His complaints about manual focus are completely idiotic. If you can't tell if it is focus, then adjust the diopter or get your eyes checked. In the good old days, SLR's would have a split screen that allowed manual focus much easier than today (match the two halves & it would be in focus). The beauty of todays cameras is you can take as many pictures are your memory cards allow & if you are unsure if the picture is in focus, recompose & reshoot.

Last summer I took pictures of his local fireworks show & downloaded them onto his mac without the use of the canon software. No problems. Maybe it was because its a mac? (I use windows.....).

I find that when my daughter uses the camera, she sets everything to full auto because she doesn't want to work about all those numbers & flashing lights (see just wants quality pictures).

I find the grip is a good size for me (I do have smaller hands for a guy) & others who have used my camera didn't complain about the grip size.

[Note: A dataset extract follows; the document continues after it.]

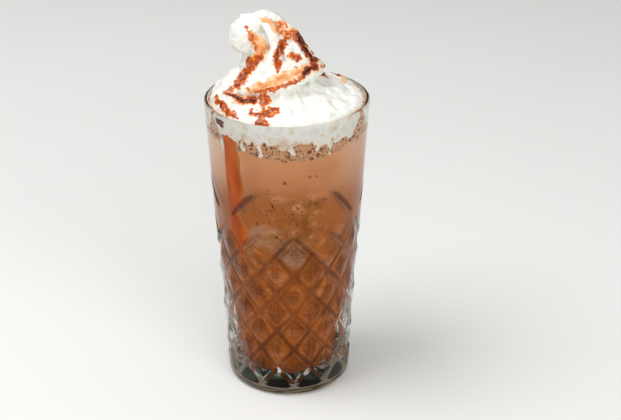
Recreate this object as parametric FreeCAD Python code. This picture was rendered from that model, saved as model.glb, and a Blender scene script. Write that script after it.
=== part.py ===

I do find the ISO performance 400 & above to be lacking. I use ISO 100 85% of the time & ISO 400 about 10% of the time (low light situations). Out of the 21,000 total pictures, maybe a 50 or so above 800. I don't like to compromise between a sharp shot & the use of noise reduction (noise reduction softens the image).

The location of all the buttons & the screen are good for me, although I wish there was more eye relief on the viewfinder. My nose sometimes changes the a few of the perimeters (or maybe I have a big nose).

Given the technology now, this is a great 1st DSLR for people. Plus, the money you have saved by buying used will allow you to buy better lenses. As lenses are what is responsible for great pictures (besides you, of course). Do you really need above 10 meg anyway? Not really. At a class I took recently, the teacher told use that many of the pictures he took for billboards were done on cameras in the 3-6 meg range (he is a working pro w/ 25+ years experience).